The FT Vest Nasdaq-100 Moderate Buffer ETF - May (QMMY) is a structured equity fund that tracks the Nasdaq-100 index while cushioning investors against losses of up to 10 per cent per year — a tradeoff designed to reduce volatility at the cost of capping the upside if the index rises more than about 15 per cent in a rolling twelve-month period.

The fund is issued by Vest Finance and tracks a structured index that combines the 100 largest non-financial stocks on the Nasdaq exchange. It is part of a family of “defined outcome” funds, a growing class of ETFs that use options strategies to artificially flatten the return profile of an underlying index. The shield resets each May, meaning the protection window and the cap run annually in sync with the calendar.

The buffer mechanics

The fund works by buying the Nasdaq-100 and simultaneously buying put options to protect against declines. The puts cost money — they are funded by selling call options that cap the upside. The specifics change each year because Vest rebuilds the trade on a set date.

In a typical low-volatility year, the protection is largely unused and the fund rises with the index, giving back about 0 to 3 per cent in call-sale premium forgone. In a sharp downturn — say a 20 per cent market fall — the puts pay off, limiting the fund’s loss to around 10 per cent. The cost, if the market instead surges 30 per cent, is that QMMY will lag, often capturing only a 15 per cent gain or slightly less.

This structure appeals to investors uncomfortable with the full swing of the stock market but unwilling to abandon equities entirely. It works well for those with low pain tolerance for drawdowns, particularly in retirement or near-retirement allocations. It works poorly for aggressive or very long-dated investors who can afford volatility and would rather capture the full upside.

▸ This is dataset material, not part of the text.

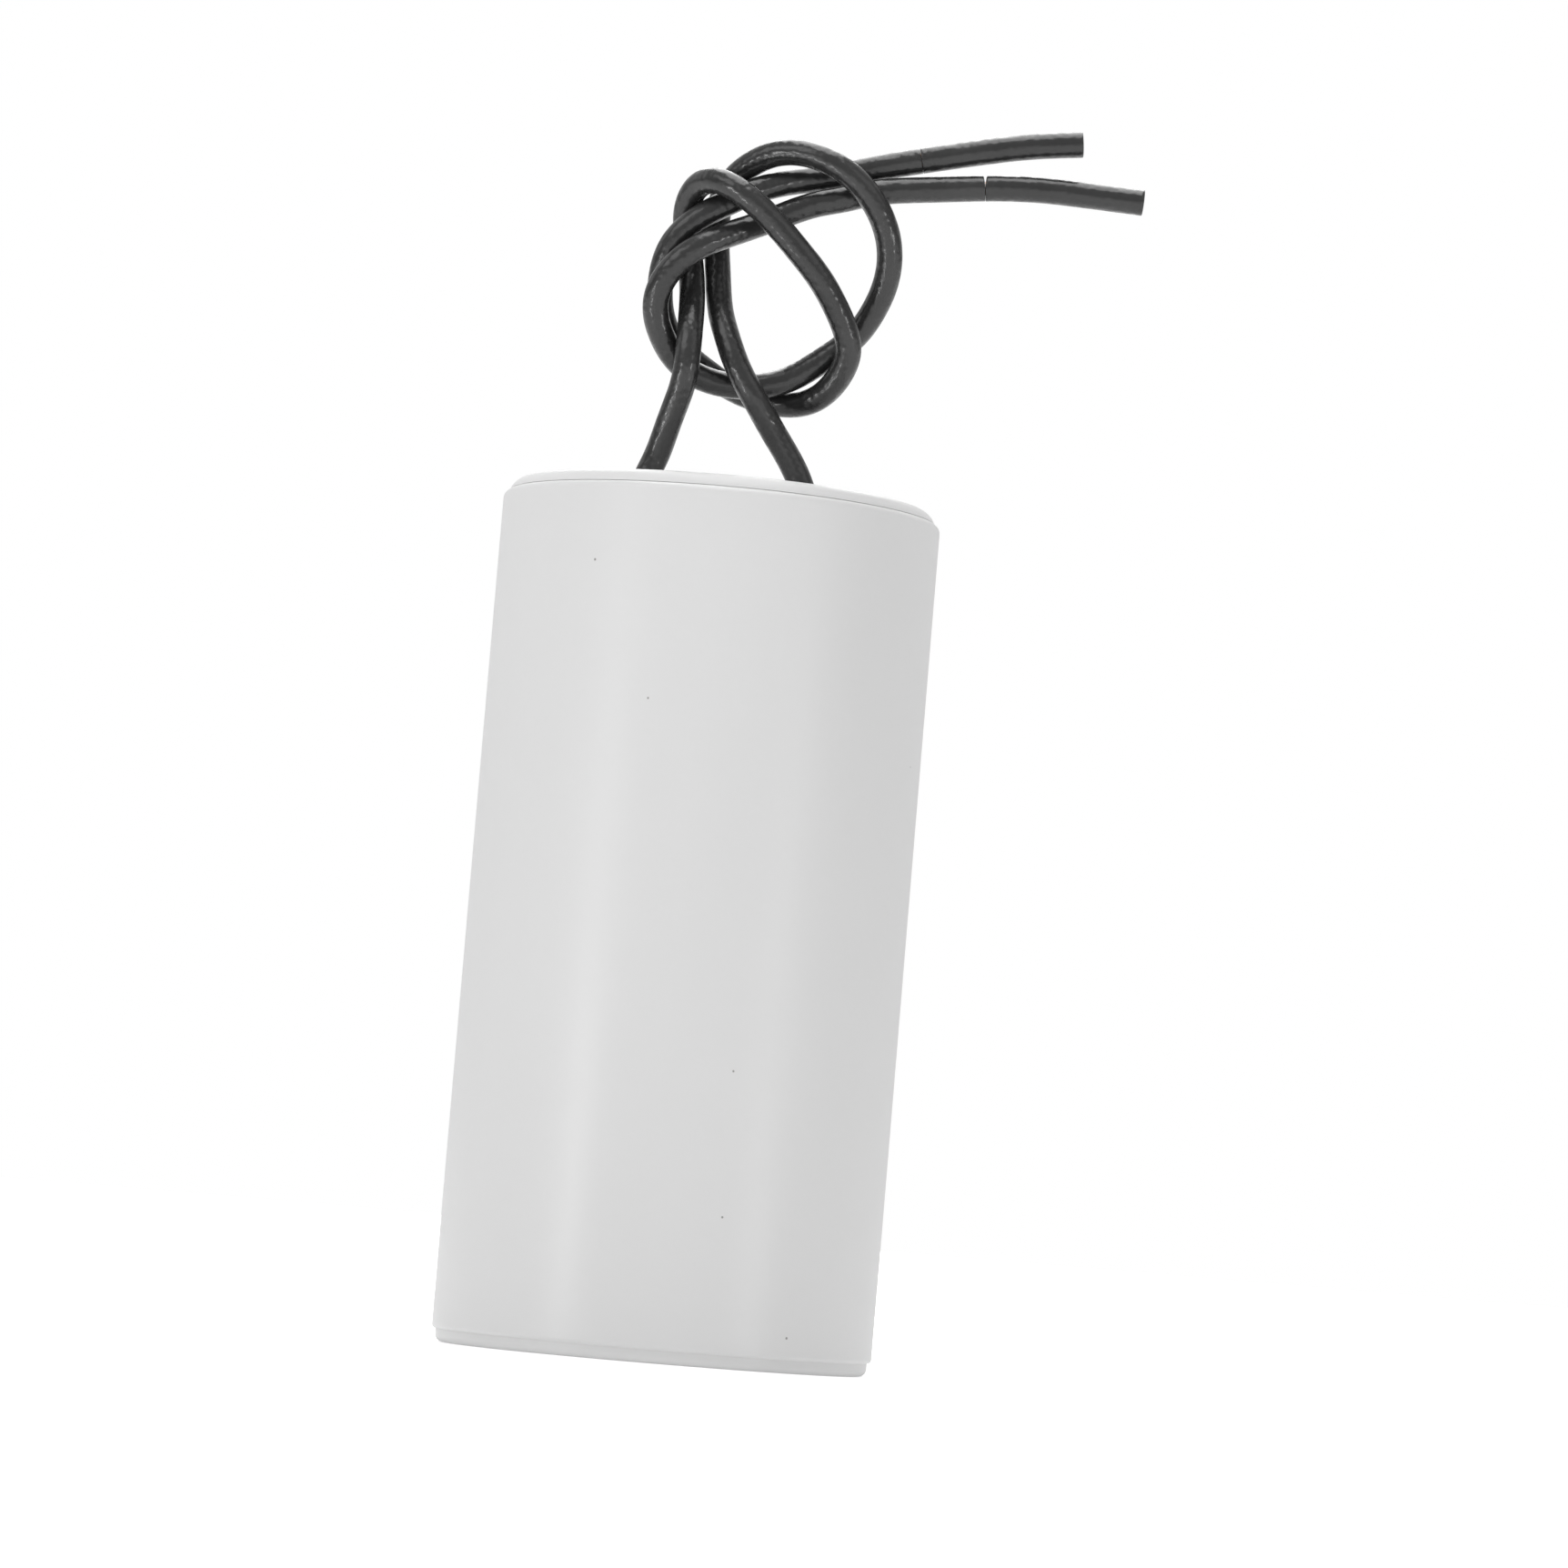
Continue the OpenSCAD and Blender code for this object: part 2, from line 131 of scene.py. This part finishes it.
def lathe(name, profile, segments=288):
    """Turns a closed profile of (radius, height) round Z. A point on the axis becomes one vertex."""
    points, rows = [], []
    for r, z in profile:
        if r < 1e-6:
            rows.append([len(points)] * segments)
            points.append((0, 0, z))
            continue
        rows.append(list(range(len(points), len(points) + segments)))
        for k in range(segments):
            a = 2 * math.pi * k / segments
            points.append((r * math.cos(a), r * math.sin(a), z))
    faces = []
    for low, high in zip(rows, rows[1:] + rows[:1]):
        for k in range(segments):
            n = (k + 1) % segments
            face = [low[k], low[n], high[n], high[k]]
            face = [v for i, v in enumerate(face) if v not in face[:i]]
            if len(face) > 2:
                faces.append(face)
    return add_mesh(name, points, faces)


# The smooth curve of a route: a uniform cubic B-spline that starts and ends on its end points

def on_route(route, u):
    i = min(int(u), len(route) - 2)
    t = u - i

    def point(n):
        if n < 0:
            return 2 * route[0] - route[1]
        if n >= len(route):
            return 2 * route[-1] - route[-2]
        return route[n]

    return ((1 - t) ** 3 * point(i - 1) + (3 * t ** 3 - 6 * t ** 2 + 4) * point(i)
            + (-3 * t ** 3 + 3 * t ** 2 + 3 * t + 1) * point(i + 1) + t ** 3 * point(i + 2)) / 6


def centres(route, start, end, step):
    """Points a fixed step apart along a route, between two places given in points from its start."""
    count = int((end - start) * 40)  # 40 fine steps from one point to the next
    fine = [on_route(route, start + (end - start) * i / count) for i in range(count + 1)]
    far = [0.0]
    for a, b in zip(fine, fine[1:]):
        far.append(far[-1] + (b - a).length)
    wanted, out, k = max(4, round(far[-1] / step)), [], 0
    for n in range(wanted + 1):
        s = far[-1] * n / wanted
        while k < count - 1 and far[k + 1] < s:
            k += 1
        t = (s - far[k]) / (far[k + 1] - far[k])
        out.append(fine[k].lerp(fine[k + 1], min(1, max(0, t))))
    return out


def frames(path):
    """Side and up vectors at each point, carried along so that they don't twist."""
    side, out = Vector((0, 1, 0)), []
    for i in range(len(path)):
        d = (path[min(i + 1, len(path) - 1)] - path[max(i - 1, 0)]).normalized()
        side = (side - side.dot(d) * d).normalized()
        out.append((side.copy(), d.cross(side), d))
    return out


def tube(name, path, radius, gapes, seed, bore=0):
    """Wire, or a sleeve if it has a bore, along a path. gapes moves the faces of its ends along the wire."""
    axes, sides, lump = frames(path), 32, 0.006
    # Each cut end is rounded off a little: rings of growing radius close to the end
    ends = [(radius - END_ROUND, 0), (radius - END_ROUND * 0.3, END_ROUND * 0.3), (radius, END_ROUND)]
    points, rows = [], []

    def add_ring(i, r, shift, end=None):
        side, up, d = axes[i]
        row = []
        for k in range(sides):
            a = 2 * math.pi * k / sides
            out = math.cos(a) * side + math.sin(a) * up
            lumps = 1 + lump * noise.noise((path[i] + out * radius) * 0.9 + Vector((seed, 0, 0)))
            p = path[i] + out * r * (lumps if r > bore else 1) + d * shift
            if end:
                p += d * gapes[end](out.z * r / radius)
            row.append(len(points))
            points.append(p)
        rows.append(row)

    last = len(path) - 1
    for r, s in ends:
        add_ring(0, r, s, "start")
    for i in range(1, last):
        add_ring(i, radius, 0)
    for r, s in reversed(ends):
        add_ring(last, r, -s, "end")
    faces = []
    if bore:
        add_ring(last, bore, 0, "end")
        for i in range(last - 1, 0, -1):
            add_ring(i, bore, 0)
        add_ring(0, bore, 0, "start")
        pairs = list(zip(rows, rows[1:] + rows[:1]))
    else:
        pairs = list(zip(rows, rows[1:]))
        for row, end in ((rows[0], "start"), (rows[-1], "end")):
            i = 0 if end == "start" else last
            points.append(path[i])
            faces += [[len(points) - 1, row[k], row[(k + 1) % sides]] for k in range(sides)]
    for low, high in pairs:
        faces += [[low[k], low[(k + 1) % sides], high[(k + 1) % sides], high[k]] for k in range(sides)]
    return add_mesh(name, points, faces, 50)


def strands(name, path, bundle_r):
    """A conductor of 19 fine strands laid round each other along a path, all but touching."""
    turns, sides = 1.2, 10
    thin = bundle_r / 5
    spots = [(0, 0)]
    spots += [(2 * thin, k / 6) for k in range(6)]
    spots += [(3.98 * thin, (k + 0.5) / 12) for k in range(12)]
    axes, points, faces = frames(path), [], []
    for spot_r, spot_turn in spots:
        rows = []
        for i, p in enumerate(path):
            side, up, _ = axes[i]
            a = 2 * math.pi * (spot_turn + turns * i / (len(path) - 1))
            centre = p + spot_r * (math.cos(a) * side + math.sin(a) * up)
            rows.append([])
            for k in range(sides):
                b = 2 * math.pi * k / sides
                rows[-1].append(len(points))
                points.append(centre + thin * 0.985 * (math.cos(b) * side + math.sin(b) * up))
        for low, high in zip(rows, rows[1:]):
            faces += [[low[k], low[(k + 1) % sides], high[(k + 1) % sides], high[k]] for k in range(sides)]
        faces += [rows[0][::-1], rows[-1]]
    return add_mesh(name, points, faces, 50)


# Leads

def build_lead(side, x, route_points, gapes, seed):
    route = [Vector(p) for p in [[x, 0, 0], [x, 0, 1]] + route_points]
    for p in route:
        p.z += CASE_H
    score = len(route) - 1 - SCORED_POINTS
    lead_path = centres(route, 0, score, 0.3)
    end_path = centres(route, score, len(route) - 1, 0.3)
    lead = tube(side + "_lead_insulation", lead_path, WIRE_R, gapes[0], seed)
    slug = tube(side + "_scored_end", end_path, WIRE_R, gapes[1], seed, WIRE_BORE_R)
    conductor = strands(side + "_end_strands", end_path, CONDUCTOR_R)
    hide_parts(side + "_lead")
    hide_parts(side + "_end_slug")
    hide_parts(side + "_end_conductor")
    for piece, slot in ((lead, "lead_insulation"), (slug, "lead_insulation"), (conductor, "copper_strand")):
        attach(piece, "root")
    return lead, slug, conductor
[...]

Costs and the options overlay

The expense ratio is published by Vest and typically runs 0.75 to 0.85 per cent annually — more than a simple Nasdaq-100 index fund (which costs 0.20 per cent or less) but not unusual for an actively managed options strategy. The real cost is the ongoing tradeoff baked into the mechanics: cap realized on years when the index rises 15 per cent or more, protection unused in range-bound or slightly rising years, and the consistent drag from the options premium.

Because the fund is not a simple buy-and-hold index tracker, it carries annual rebalancing tax events that can create capital-gains distributions. Investors should hold it in tax-deferred accounts if possible.

Liquidity is generally reasonable — the fund is moderately sized and the underlying Nasdaq-100 is highly liquid — but it is considerably less actively traded than a vanilla Nasdaq-100 ETF. Bid-ask spreads can widen on days of sharp market movement.

What the buffer does not cover

The 10 per cent buffer applies only to the twelve-month period tied to the reset date. Investors who sell mid-year, or who hold through a multi-year bear market that spans two or more resets, will not experience the neat protection the name suggests. If the Nasdaq-100 falls 20 per cent in year one and another 15 per cent in year two, the fund does not protect against the second decline — each year’s buffer is independent.

The fund also does not insulate against tail-risk gaps — sudden overnight market collapses that jump past the floor. In extreme scenarios (historic crashes, geopolitical shocks, liquidity crunches), the option chain can fail to provide the full cushion promised.

Who this is for

QMMY suits investors who want the long-term growth profile of large-cap tech and growth stocks but are genuinely uncomfortable with the 30 to 50 per cent drawdowns that Nasdaq-100 holdings can experience. It is most natural in the portfolio of someone within ten years of retirement, or someone saving toward a goal with a specific timeline rather than a multigenerational horizon.

It is a poor fit for investors who trade frequently, those in taxable accounts without tax-loss harvesting discipline, or anyone who believes the Nasdaq will deliver exceptional returns — because the cap will bind, and they will have paid for protection they did not need.

Reading the prospectus

The prospectus contains the precise definitions of the buffer, the cap, the rebalance date, and the methodology for calculating both. It specifies whether the protection is per share or per investment, and it discloses the historical tracking error — the difference between the fund’s actual returns and what the formula promised. Investors should read the current-year prospectus and a copy from the prior year to understand how the terms reset and what changed.

The fund publishes daily holdings and the current state of the options overlay. Track the expense ratio year to year and watch the actual return profile — does the downside protection seem to be functioning, or are losses exceeding the stated buffer? Real-world tracking can drift from theory, especially in volatile periods.